▸ **Task to complete**:
How many of the lines here include "names"? Answer with a single number.

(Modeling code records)
◇ ◇ ◇ ◇ ◇
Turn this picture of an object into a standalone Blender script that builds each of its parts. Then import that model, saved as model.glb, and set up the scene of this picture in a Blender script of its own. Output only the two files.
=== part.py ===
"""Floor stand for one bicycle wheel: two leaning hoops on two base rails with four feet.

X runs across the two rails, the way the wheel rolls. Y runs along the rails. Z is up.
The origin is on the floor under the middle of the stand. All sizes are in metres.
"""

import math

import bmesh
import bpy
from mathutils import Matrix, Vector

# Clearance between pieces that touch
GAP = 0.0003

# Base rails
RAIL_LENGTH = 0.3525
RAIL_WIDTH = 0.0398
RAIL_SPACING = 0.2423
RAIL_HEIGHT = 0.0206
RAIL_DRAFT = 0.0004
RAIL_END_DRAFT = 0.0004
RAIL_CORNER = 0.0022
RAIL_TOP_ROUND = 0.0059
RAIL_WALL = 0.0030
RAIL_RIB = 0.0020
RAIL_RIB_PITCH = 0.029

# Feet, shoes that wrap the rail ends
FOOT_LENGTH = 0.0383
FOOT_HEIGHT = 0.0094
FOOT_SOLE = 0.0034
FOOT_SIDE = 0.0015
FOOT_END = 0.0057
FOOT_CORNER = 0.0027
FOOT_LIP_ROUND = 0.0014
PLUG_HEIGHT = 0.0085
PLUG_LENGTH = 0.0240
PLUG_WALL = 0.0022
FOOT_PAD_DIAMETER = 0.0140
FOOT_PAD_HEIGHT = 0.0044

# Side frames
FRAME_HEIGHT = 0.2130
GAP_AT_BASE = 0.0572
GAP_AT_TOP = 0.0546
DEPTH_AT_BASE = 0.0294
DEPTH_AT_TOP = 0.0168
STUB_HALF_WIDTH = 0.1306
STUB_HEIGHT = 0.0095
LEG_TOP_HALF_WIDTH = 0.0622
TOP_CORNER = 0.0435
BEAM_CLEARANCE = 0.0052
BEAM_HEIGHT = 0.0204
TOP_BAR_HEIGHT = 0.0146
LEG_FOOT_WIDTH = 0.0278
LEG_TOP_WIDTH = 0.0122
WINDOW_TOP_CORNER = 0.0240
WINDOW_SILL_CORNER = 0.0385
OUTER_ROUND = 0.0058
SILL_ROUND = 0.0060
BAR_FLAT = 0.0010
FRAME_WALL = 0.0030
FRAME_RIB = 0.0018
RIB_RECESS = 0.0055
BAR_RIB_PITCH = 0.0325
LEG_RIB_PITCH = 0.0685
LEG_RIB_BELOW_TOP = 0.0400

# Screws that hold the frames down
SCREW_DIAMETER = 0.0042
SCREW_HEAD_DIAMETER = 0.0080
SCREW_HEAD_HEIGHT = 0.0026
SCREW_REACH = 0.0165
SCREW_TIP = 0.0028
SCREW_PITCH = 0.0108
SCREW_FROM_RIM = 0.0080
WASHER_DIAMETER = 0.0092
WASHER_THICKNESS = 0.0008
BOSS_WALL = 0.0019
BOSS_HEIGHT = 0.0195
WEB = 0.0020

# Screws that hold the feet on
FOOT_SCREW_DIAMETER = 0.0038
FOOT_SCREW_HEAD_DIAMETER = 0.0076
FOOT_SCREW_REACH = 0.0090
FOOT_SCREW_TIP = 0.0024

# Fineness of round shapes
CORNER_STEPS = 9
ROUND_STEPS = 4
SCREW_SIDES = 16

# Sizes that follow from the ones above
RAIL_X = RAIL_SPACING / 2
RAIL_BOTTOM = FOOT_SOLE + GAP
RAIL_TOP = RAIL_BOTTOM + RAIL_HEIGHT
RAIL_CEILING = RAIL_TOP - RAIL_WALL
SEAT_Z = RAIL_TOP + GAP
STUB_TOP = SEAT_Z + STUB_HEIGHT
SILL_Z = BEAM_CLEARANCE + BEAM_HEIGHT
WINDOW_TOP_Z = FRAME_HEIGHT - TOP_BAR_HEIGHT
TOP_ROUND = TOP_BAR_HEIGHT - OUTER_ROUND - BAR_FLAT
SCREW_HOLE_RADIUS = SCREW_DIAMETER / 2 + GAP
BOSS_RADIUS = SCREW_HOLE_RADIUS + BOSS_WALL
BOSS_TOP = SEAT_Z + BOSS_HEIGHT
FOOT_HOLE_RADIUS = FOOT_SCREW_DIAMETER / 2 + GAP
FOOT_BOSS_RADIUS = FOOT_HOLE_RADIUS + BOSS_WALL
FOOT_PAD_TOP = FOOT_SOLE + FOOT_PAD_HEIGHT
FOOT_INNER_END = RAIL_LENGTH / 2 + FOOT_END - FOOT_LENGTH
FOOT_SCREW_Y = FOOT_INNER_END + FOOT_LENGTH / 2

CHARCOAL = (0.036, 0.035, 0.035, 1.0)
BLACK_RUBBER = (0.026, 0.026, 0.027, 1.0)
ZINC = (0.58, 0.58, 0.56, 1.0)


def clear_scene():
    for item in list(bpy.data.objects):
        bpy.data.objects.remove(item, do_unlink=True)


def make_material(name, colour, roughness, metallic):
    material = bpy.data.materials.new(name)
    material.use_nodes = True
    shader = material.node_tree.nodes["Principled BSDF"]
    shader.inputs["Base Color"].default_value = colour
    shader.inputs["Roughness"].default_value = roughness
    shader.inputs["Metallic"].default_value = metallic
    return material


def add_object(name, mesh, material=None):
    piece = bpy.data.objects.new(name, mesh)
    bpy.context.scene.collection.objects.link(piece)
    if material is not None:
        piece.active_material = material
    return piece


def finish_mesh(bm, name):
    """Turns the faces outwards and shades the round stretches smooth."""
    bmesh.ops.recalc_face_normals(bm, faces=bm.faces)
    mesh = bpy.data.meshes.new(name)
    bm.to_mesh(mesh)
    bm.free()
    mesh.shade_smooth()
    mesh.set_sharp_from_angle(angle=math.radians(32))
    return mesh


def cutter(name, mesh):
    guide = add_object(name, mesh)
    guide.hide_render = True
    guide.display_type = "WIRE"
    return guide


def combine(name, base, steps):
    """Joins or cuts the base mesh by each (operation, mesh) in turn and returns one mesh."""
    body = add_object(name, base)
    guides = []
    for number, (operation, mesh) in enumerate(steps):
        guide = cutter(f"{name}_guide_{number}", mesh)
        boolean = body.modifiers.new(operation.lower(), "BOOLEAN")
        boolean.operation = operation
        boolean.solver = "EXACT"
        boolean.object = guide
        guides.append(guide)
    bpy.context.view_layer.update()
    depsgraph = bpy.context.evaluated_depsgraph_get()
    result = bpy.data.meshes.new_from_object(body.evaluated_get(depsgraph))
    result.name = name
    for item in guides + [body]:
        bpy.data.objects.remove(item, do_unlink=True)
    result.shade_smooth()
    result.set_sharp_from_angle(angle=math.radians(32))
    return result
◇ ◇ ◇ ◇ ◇
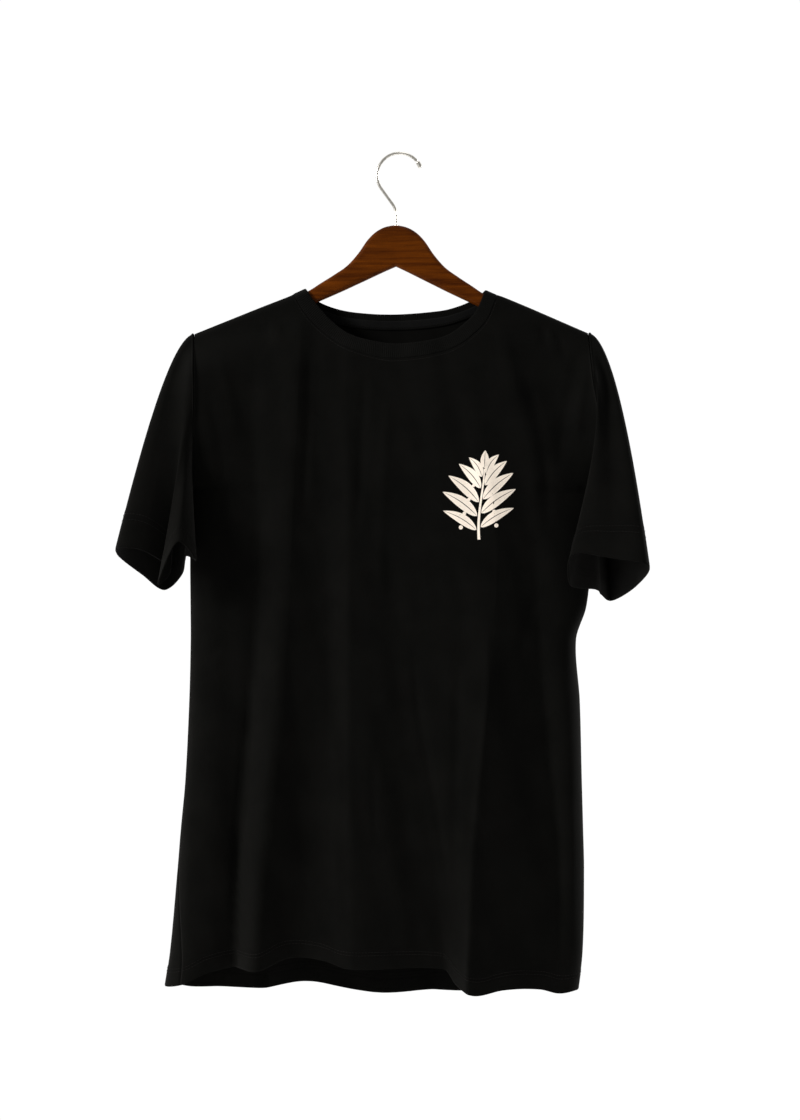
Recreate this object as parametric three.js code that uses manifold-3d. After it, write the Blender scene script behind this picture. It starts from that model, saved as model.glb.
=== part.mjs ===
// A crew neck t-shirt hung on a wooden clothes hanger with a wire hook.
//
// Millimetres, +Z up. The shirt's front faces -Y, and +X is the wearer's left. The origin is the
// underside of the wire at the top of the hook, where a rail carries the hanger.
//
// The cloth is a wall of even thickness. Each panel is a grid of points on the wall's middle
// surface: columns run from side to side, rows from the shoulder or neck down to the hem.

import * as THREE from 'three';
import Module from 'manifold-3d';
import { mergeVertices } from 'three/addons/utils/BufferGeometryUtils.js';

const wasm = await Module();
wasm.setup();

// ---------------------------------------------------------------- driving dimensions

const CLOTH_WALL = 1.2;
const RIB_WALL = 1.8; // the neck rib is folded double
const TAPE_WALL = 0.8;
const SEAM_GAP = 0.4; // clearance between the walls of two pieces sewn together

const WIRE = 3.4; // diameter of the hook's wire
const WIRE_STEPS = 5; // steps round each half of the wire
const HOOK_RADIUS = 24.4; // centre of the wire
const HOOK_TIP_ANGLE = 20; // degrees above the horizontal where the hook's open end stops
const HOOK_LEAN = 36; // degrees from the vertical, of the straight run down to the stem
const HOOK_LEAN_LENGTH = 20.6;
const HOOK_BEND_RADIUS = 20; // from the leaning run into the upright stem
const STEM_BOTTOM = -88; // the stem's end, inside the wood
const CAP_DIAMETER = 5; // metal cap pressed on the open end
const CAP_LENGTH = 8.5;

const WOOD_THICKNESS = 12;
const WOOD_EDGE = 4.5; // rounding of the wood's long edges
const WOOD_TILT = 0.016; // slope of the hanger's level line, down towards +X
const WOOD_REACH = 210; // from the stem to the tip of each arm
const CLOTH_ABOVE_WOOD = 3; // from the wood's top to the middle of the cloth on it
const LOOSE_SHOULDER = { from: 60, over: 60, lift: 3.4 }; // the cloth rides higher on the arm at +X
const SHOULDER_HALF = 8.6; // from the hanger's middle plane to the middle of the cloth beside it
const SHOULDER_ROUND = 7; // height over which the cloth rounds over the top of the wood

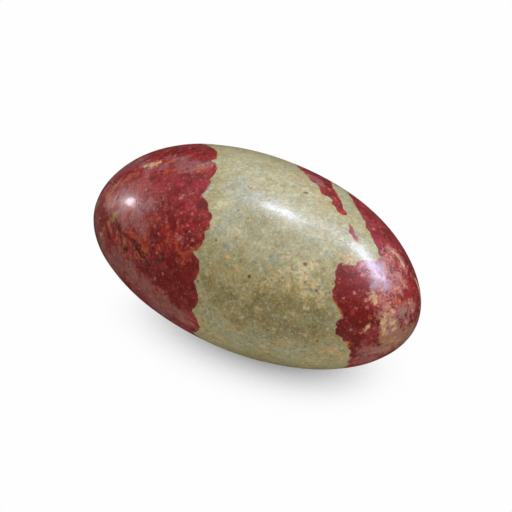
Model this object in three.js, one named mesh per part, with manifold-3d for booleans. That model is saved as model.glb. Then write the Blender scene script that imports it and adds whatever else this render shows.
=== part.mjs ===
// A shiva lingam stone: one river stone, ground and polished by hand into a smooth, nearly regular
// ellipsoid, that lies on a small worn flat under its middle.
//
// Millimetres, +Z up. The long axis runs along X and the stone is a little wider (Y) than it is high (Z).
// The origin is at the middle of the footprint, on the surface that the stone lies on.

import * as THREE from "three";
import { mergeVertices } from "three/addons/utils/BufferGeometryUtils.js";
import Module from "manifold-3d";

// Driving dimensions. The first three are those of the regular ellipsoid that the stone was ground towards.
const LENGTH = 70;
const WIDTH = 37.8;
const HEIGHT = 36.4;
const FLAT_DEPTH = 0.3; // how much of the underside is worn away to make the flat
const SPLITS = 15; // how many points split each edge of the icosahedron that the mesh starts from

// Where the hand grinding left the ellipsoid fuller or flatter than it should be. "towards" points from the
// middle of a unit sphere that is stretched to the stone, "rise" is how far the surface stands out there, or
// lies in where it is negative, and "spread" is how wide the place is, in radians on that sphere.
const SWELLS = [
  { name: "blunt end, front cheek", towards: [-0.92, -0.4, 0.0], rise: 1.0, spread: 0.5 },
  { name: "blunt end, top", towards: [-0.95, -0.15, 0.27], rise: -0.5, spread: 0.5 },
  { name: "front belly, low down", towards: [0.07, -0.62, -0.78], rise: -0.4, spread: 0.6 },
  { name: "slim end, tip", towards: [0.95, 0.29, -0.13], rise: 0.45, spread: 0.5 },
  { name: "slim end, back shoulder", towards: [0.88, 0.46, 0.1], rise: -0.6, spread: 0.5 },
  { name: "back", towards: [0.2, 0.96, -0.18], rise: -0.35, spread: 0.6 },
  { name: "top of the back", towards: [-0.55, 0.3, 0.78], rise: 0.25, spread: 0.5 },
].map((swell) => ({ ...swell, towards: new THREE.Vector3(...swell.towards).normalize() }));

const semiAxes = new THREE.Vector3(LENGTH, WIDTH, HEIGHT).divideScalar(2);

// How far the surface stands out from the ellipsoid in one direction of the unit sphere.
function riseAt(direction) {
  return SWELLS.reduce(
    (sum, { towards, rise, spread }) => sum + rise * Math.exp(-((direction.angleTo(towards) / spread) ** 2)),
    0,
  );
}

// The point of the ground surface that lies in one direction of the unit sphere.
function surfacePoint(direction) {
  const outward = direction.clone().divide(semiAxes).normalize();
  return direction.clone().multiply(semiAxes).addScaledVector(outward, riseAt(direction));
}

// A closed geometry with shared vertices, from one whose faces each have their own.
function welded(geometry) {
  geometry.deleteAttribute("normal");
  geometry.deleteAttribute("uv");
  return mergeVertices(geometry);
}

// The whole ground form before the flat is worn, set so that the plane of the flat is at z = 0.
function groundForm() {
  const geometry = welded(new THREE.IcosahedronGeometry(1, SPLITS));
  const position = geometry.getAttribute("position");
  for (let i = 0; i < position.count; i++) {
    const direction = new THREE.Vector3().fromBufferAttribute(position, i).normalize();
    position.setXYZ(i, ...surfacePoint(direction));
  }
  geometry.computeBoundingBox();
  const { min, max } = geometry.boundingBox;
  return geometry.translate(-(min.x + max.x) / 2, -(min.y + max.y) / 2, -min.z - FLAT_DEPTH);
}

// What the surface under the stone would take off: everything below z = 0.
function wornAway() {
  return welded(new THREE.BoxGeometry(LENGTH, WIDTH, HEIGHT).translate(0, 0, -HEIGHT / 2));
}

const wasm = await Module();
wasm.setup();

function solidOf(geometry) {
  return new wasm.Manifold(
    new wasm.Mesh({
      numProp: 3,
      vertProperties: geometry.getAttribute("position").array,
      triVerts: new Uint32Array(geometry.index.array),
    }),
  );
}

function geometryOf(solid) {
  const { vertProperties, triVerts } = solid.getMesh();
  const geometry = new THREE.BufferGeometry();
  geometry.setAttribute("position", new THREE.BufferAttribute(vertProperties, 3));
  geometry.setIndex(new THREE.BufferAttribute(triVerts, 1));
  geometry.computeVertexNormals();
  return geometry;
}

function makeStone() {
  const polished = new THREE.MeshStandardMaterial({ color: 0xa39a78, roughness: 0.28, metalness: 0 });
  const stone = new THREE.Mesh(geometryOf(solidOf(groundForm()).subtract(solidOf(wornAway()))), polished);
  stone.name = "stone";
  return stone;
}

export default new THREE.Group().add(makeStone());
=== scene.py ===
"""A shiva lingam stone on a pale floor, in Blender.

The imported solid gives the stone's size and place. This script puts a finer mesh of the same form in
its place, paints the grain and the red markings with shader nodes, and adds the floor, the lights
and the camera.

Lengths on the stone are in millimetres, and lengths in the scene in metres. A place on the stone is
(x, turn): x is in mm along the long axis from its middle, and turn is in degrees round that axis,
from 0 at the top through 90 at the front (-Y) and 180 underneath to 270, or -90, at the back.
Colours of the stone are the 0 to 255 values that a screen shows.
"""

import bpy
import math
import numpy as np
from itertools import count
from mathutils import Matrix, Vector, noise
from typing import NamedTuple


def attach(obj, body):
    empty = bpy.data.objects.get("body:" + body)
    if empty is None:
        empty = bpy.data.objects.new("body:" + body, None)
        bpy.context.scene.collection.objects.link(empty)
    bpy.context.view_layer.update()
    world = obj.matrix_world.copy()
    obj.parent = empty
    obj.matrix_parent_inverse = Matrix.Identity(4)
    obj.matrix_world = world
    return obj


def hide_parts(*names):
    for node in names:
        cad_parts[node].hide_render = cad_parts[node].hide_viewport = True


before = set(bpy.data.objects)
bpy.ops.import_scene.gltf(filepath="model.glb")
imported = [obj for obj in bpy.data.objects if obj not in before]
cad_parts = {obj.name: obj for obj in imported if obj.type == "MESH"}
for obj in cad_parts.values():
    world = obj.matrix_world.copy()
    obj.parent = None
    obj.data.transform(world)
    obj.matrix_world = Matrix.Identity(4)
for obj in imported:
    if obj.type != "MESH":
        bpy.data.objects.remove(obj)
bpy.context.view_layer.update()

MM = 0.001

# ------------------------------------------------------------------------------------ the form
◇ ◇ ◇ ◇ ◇
▸ **Solution to this task**:
2